Ralph Wilson has this helpful outline for the following section:
Jesus casts out a demon, and most of the crowds marvel, but
- Some accuse him of driving out demons by the power of Satan himself (dealt with in 11:17-28)
- Others ask for a sign from heaven (dealt with in 11:29-32)
He answers the accusation of casting out demons by the power of Satan in three ways: (11:17-22)
- If Satan were attacking his own forces, he would soon defeat himself.
- Jewish exorcists (of whom his opponents approved) would be subject to the same criticism.
- Jesus casts out demons by overpowering Satan who is oppressing the person.
Then he states emphatically that there is no place for neutrality in the war against Satan (11:23-28)
- Those who don’t gather with Jesus, scatter
- Unless the “house” of an exorcised person is inhabited and guarded, it will fall to demonic forces again.
- Freedom from Satan is only possible through obedience to God’s word.
Jesus then taught the disciples about spiritual warfare (overpowering the strong man, vv. 14-28).
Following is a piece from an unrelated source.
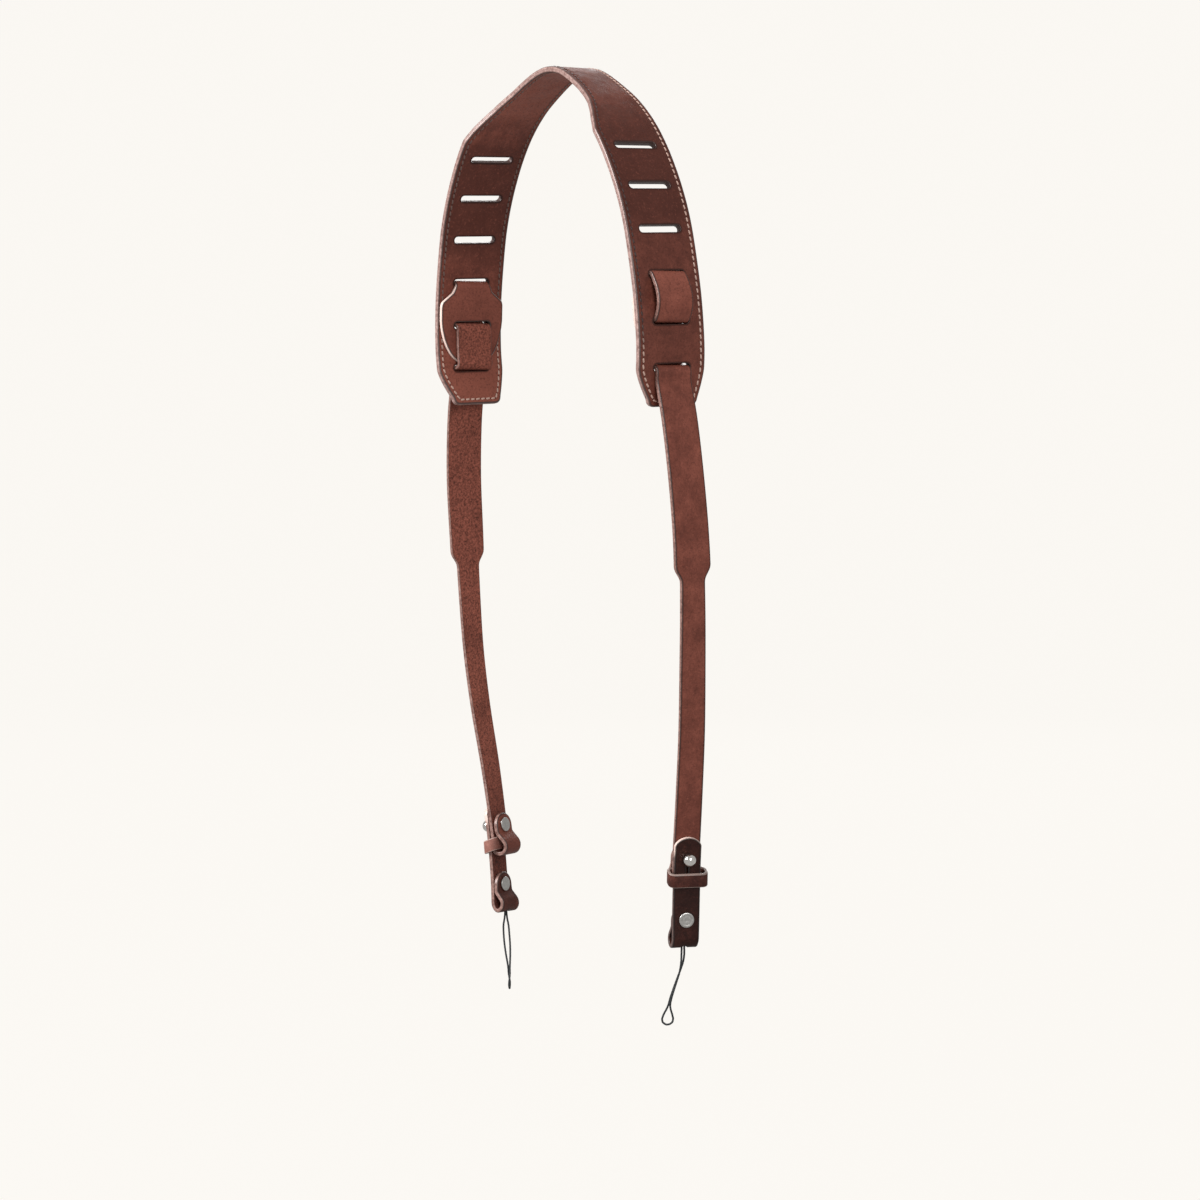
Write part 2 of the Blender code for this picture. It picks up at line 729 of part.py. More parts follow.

Jesus first indicates that two kingdoms are at war and that only God could defeat Satan (vv. 14-20). Then He indicated that it is not enough to cast out the strong man. One must also replace that presence with another (in particular, Jesus Christ). As Thomas Constable says, “A formerly demon-possessed person, who did not believe on Jesus, was in greater danger after his exorcism than he was before it. The expelled demon could return to inhabit his or her spiritually empty spirit with additional demons.”
Jesus then gave them the “sign of Jonah.” The point of comparison seems to be Jonah’s three days in the fish’s stomach and Jesus’ death and burial in the tomb, to be raised to life on the third day. Matthew’s Gospel spells out the point of comparison with great clarity: “For as Jonah was three days and three nights in the belly of a huge fish, so the Son of Man will be three days and three nights in the heart of the earth” (Matthew 12:40). The sign of Jonah is the sign of the Resurrection.
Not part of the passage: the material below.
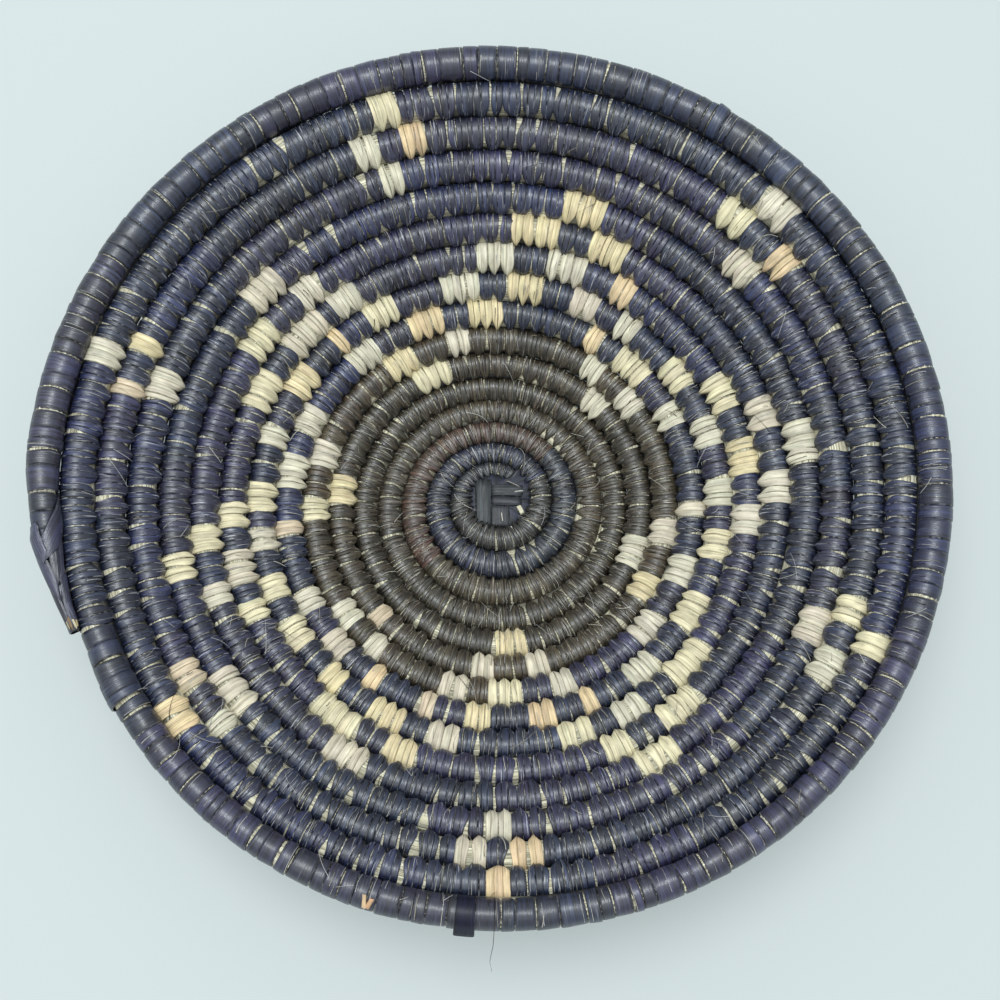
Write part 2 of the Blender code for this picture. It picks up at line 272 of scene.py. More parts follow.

The Queen of Sheba, a foreigner from far-off present-day Yemen, visits Solomon and acknowledges his wisdom and his God (1 Kings 10). She is a foreigner but she believes. The residents of Nineveh are foreigners and yet they believe and repent.
Jesus’ point is that if foreigners can believe and acknowledge God, what excuse do Jews have who can see the Son of God teaching in their midst, and yet meet him with resistance rather than repentance? Jesus states that his ministry is even greater than Jonah’s was, and yet his people still do not repent.
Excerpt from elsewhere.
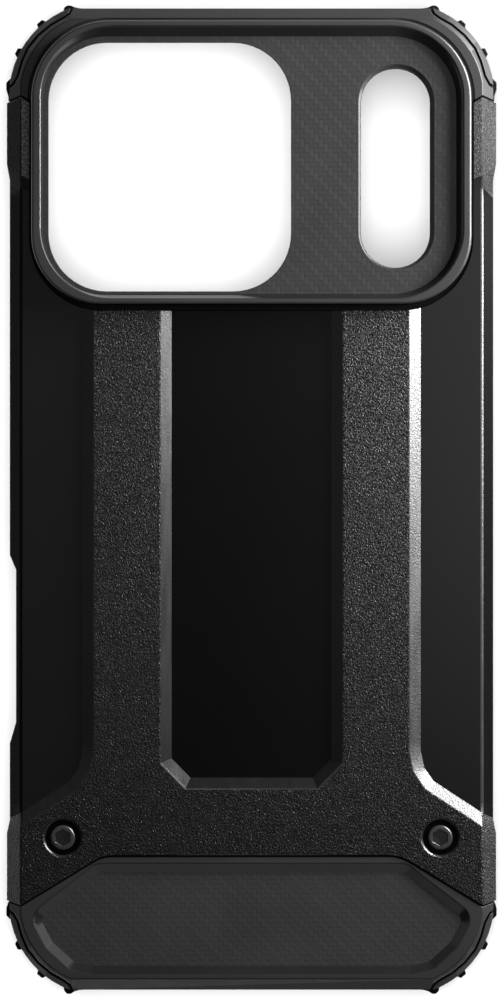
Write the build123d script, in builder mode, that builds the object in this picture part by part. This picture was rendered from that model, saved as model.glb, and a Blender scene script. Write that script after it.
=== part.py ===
from build123d import *
from math import atan, cos, degrees, radians, sin, sqrt
import os

os.makedirs("parts", exist_ok=True)

# Rugged two-layer phone case. All sizes in mm. It is drawn standing on its
# bottom edge: Z runs along the length (camera end up), the back of the case
# faces -Y, the phone goes in from +Y. "Level" means distance from the Y = 0
# plane towards the back, so a level h lies at Y = -h. The finished pieces are
# then laid down on the front rim: back up (+Z), camera end towards +Y, origin
# in the middle of the footprint.

# ---------------------------------------------------------------- levels
lv_front = -7.5        # front rim
lv_lip = -6.5          # underside of the screen lip
lv_rim = -5.5          # back of the full-width rim band
lv_floor_in = 2.3      # inner face of the sleeve floor
lv_floor_out = 3.35    # outer face of the sleeve floor, under the shell
lv_shell_in = 3.45     # inner face of the shell plate
lv_panel = 4.4         # smooth shell panels
lv_rail = 5.4          # grained rails, lower bar and arms
lv_soft = 5.2          # exposed soft shoulders and lower bumper
lv_pocket = 4.9        # ceiling of the camera plateau pocket
lv_cam_floor = 5.9     # woven floor inside the camera ring
lv_ring = 7.5          # crest of the camera ring
lv_low_floor = 4.5     # woven floor of the lower bumper
lv_mid = -2.1          # middle of the phone's thickness

# ---------------------------------------------------------------- outline
half_w = 37.95
z_bot = 0.71
z_top = 154.68
z_mid = (z_bot + z_top) / 2
pad_r = 14.74
pad_cx = 23.35
pad_cz = 140.95 - z_mid        # pad centre above the middle
back_chamfer = 1.75
front_chamfer = 0.5

# ---------------------------------------------------------------- phone space
cav_half_w = 36.0
cav_half_h = 75.05
cav_r = 13.0
cav_chamfer = 1.0
lip_inset = 1.1

# ---------------------------------------------------------------- shell
side_in = 37.05                # inner face of the shell's side walls
sleeve_side = 36.95            # outer face of the sleeve under the shell
arm_half_w = 38.4              # arms and lower bar, over the sides
crease_x = 36.2
shell_front = -5.4
rail_in = 14.33
rail_out = 24.74
bevel = 1.8                    # plan width of the rail bevels
rise = lv_rail - lv_panel

# ---------------------------------------------------------------- ring
ring_half_w = 34.5
ring_bot = 108.2
ring_top = 152.65

# ---------------------------------------------------------------- buttons
button_h = 4.4
button_clear = 0.15
flange = 0.5
buttons = {
    "power_button_cover": (-1, 102.2, 17.5),
    "action_button_cover": (1, 121.7, 7.5),
    "volume_up_cover": (1, 108.7, 10.0),
    "volume_down_cover": (1, 96.2, 10.0),
}
notches = [(1, 89.2, 126.9), (-1, 92.0, 112.4)]
notch_top = 1.3

# ---------------------------------------------------------------- studs
stud_x = 29.6
stud_z = 24.6
stud_head_r = 1.965
stud_hole_r = 2.73
stud_countersink_r = 3.05
socket_af = 2.34


def plan(level):
    """Plane parallel to the back of the case: local x is X, local y is Z."""
    return Plane.XZ.offset(level)


def both(points):
    """Right-hand half of a closed outline, bottom to top, with its mirror."""
    return points + [(-x, z) for x, z in reversed(points)]


def outline(grow):
    """Case outline: straight edges, with corner arcs that cut them."""
    w = half_w + grow
    h = z_top - z_mid + grow
    r = pad_r + grow
    dx = pad_cx + sqrt(r**2 - (h - pad_cz) ** 2)
    dz = pad_cz + sqrt(r**2 - (w - pad_cx) ** 2)
    qx = pad_cx + r * sin(radians(50))
    qz = pad_cz + r * cos(radians(50))
    with BuildLine() as edge:
        Line((-dx, z_mid + h), (dx, z_mid + h))
        ThreePointArc((dx, z_mid + h), (qx, z_mid + qz), (w, z_mid + dz))
        Line((w, z_mid + dz), (w, z_mid - dz))
        ThreePointArc((w, z_mid - dz), (qx, z_mid - qz), (dx, z_mid - h))
        Line((dx, z_mid - h), (-dx, z_mid - h))
        ThreePointArc((-dx, z_mid - h), (-qx, z_mid - qz), (-w, z_mid - dz))
        Line((-w, z_mid - dz), (-w, z_mid + dz))
        ThreePointArc((-w, z_mid + dz), (-qx, z_mid + qz), (-dx, z_mid + h))
    make_face(edge.edges())


def rounded(x0, x1, z0, z1, r):
    """Rounded rectangle between two corners."""
    with Locations(((x0 + x1) / 2, (z0 + z1) / 2)):
        RectangleRounded(x1 - x0, z1 - z0, r)


def soft_ring(half, low, high, r_low, r_high):
    """Ring outline with one radius at the bottom and another at the top."""
    with BuildLine() as edge:
        Polyline(
            (-half, low + r_low), (-half, high - r_high),
        )
        RadiusArc((-half, high - r_high), (-half + r_high, high), r_high)
        Line((-half + r_high, high), (half - r_high, high))
        RadiusArc((half - r_high, high), (half, high - r_high), r_high)
        Line((half, high - r_high), (half, low + r_low))
        RadiusArc((half, low + r_low), (half - r_low, low), r_low)
        Line((half - r_low, low), (-half + r_low, low))
        RadiusArc((-half + r_low, low), (-half, low + r_low), r_low)
    make_face(edge.edges())


def cross_section(points):
    """Closed (X, level) outline, mirrored, on a plane of constant Z."""
    pts = [(x, -h) for x, h in points]
    pts = pts + [(-x, y) for x, y in reversed(pts)]
    with BuildLine() as edge:
        Polyline(*pts, close=True)
    make_face(edge.edges())


def remove_beyond(p0, p1, p2, side):
    """Cut away what lies beyond the plane through three (X, level, Z) points."""
    a, b, c = (Vector(x, -h, z) for x, h, z in (p0, p1, p2))
    normal = (b - a).cross(c - a).normalized()
    if normal.Z * side < 0:
        normal = -normal
    with BuildSketch(Plane(origin=a, z_dir=normal)) as beyond:
        Rectangle(400, 400)
    extrude(beyond.sketch, amount=200, mode=Mode.SUBTRACT)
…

Jesus then ends Luke 11 by pronouncing six woes on the Pharisees (vv. 37-54).
Job 25-26 give the remainder of Bildad’s speech and then Job’s reply (chaps. 26-27). The brevity of Job 25 shows that the friends were running out of arguments against Job.
Bildad seems to have abandoned the earlier theme of the wicked person’s fate because of what Job had just pointed out. Instead, he merely emphasized the sinfulness and insignificance of all people, and God’s greatness. Perhaps he hoped Job would admit to being a sinner, since the whole human race is unclean. He felt Job was absurd in thinking that he could argue before God.
Job 26 begins a long speech by Job, in comparison to Bildad’s short speech. Job began by rebuking Bildad’s attitude (vv. 1-4). Sarcastically he charged Bildad with the same weakness and inability Bildad had attributed to all men (vv. 2-3). Bildad’s words were not profound but quite superficial (v. 4).
Next, Job picked up the theme of God’s greatness that Bildad had introduced (vv. 5-14). Job’s beautiful description of God’s omnipotence in these verses shows that he had a much larger concept of God than Bildad did (cf. 25:3, 5-6).
So Roy Zuck says…
“God’s power over and knowledge of Sheol, His creation of outer space and the earth, His control of the clouds, His demarcating of the realms of light and darkness, His shaking of the mountains, His quelling of the sea, His destruction of alleged opposing deities—to call these accomplishments the bare outlines or fragmentary sketches of God’s activities [v. 14] gives an awareness of the vast immensity and incomprehensible infinity of God! (Job, p. 119)
1 Corinthians 12 is the first of three chapters on spiritual gifts. Apparently there was a problem at Corinth in that people were exalting one gift above others. This was wrong on several counts. Paul does not want us ignorant about spiritual gifts (12:1), so he gave them this instruction.
First, Paul wanted them to know that although they had experienced “divine utterances” while Gentiles serving pagan gods (demons), truly inspired speakers will affirm Jesus’ lordship (vv. 2-3).
Second, spiritual gifts are given by the Triune God. Difference gifts are given to different people (vv. 4-6).
Third, the purpose of any spiritual gift is to build up others (v. 7).
Fourth, Paul identifies some of the gifts given (vv. 8-10) but they are all given by the Spirit, “as he determines” (v. 11).
Fifth, like a human body consists of different parts with different functions, so does the spiritual body (v. 12) and we were all baptized into that body (v. 13).
Sixth, every part is needed within the body (vv. 14-25) and every part affects the others (vv. 26-27).
Seventh, not everyone will be gifted in the same way (vv. 28-31).
Finally, there is a better way, a more fundamental reality, than any spiritual gift (v. 31), which will be explained in 1 Cor. 13.